Quant au consensus requis par l’Inserm pour l’ouverture de ces centres, c’est peu de dire qu’il n’existe pas dans notre pays. Une écrasante majorité de la population les refuse [2]. Les médecins, les experts sont très divisés. La Mission interministérielle de lutte contre la drogue et les toxicomanies comme le ministère de l’Intérieur y sont résolument hostiles. Ces centres, en légitimant l’usage de la drogue, affaiblissent sa pénalisation comme la détermination à lutter contre le trafic.

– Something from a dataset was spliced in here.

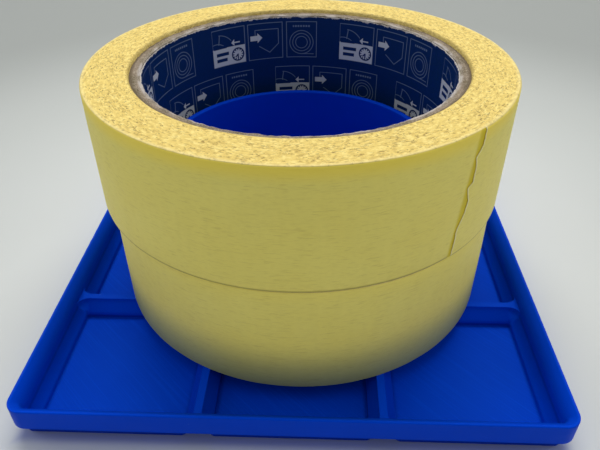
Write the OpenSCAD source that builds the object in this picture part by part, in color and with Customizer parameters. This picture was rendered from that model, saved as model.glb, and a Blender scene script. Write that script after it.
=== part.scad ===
// Tape tray: two rolls of masking tape stand on a divided tray and turn round a hub.
// Origin: middle of the tray's underside. +Z is up and the front faces -Y.

/* [Tray] */
// Pitch of the grid that the tray's cells and feet follow
grid_pitch = 42; // [38:0.5:51]
// Gap that the tray and each foot leave to the grid
grid_gap = 0.5; // [0.2:0.1:1]
// Radius of the tray's outer corners
tray_corner_r = 3.75; // [3.25:0.25:6]
// Thickness of the web between two pockets, over the gap between their feet
web_t = 1.25; // [0.8:0.05:3]
// Height of the rim above the divider tops, which the rolls stand on
rim_rise = 4.5; // [3.5:0.5:15]
// Thickness of a divider at its top
divider_t = 1.8; // [1.2:0.1:3]
// Thickness of the pocket floors
floor_t = 1; // [0.8:0.1:1.2]
// Height of the straight wall at a pocket's mouth
pocket_mouth_h = 1; // [0.5:0.1:1.5]
// Corner radius of a pocket at its mouth
pocket_corner_r = 2.75; // [2.75:0.25:5]
// Flat land on top of the rim
rim_land = 0.6; // [0.4:0.1:1.2]
// Height of the bevel inside the rim, which centres a stacked tray
rim_bevel = 1.9; // [1:0.1:2.5]

/* [Feet] */
// Height of the lower bevel of a foot
foot_low_bevel = 0.8; // [0.5:0.1:1]
// Height of the straight band of a foot
foot_band = 1.8; // [1.5:0.1:2]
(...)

Combattre les addictions plutôt que favoriser les injections
Certes, ces centres attirent des usagers injecteurs très vulnérables. Mais il existe, dans le dispositif en place, d’autres moyens de les atteindre. Le Plan gouvernemental de lutte contre les drogues et les toxicomanies (2008-2011) vise le renforcement de notre dispositif de repérage et de prise en charge des addictions et de leurs co-morbidités infectieuses et psychiatriques par la mise en place d’outils adaptés : prise en charge des femmes, dépistage de l’hépatite C dans les prisons et les CARRUD, accompagnement des sortants de prisons, etc.
Oui, la lutte contre la toxicomanie est un enjeu de santé publique et elle doit mobiliser l’ensemble des acteurs publics. Non par la création de tels lieux prémices à la reconnaissance du statut « d’usager de drogues » puis à la légalisation dans une compromission fataliste et immorale, mais par une combinaison d’approches sanitaire et sociale, répressive et judiciaire, économique et financière, éducative, culturelle et familiale et sur tous les fronts : mondial, national et local.
L’incompatibilité des salles d’injection avec la politique de réduction des risques tient en ce que celle-ci ne doit pas être incitative vis-à-vis de l’usage. Alors prenons garde in fine qu’avec de telles fausses bonnes idées, la nécessité de la prise en charge des toxico-dépendants apparaisse de moins en moins évidente aux yeux de nos concitoyens. On irait alors à l’inverse du résultat recherché.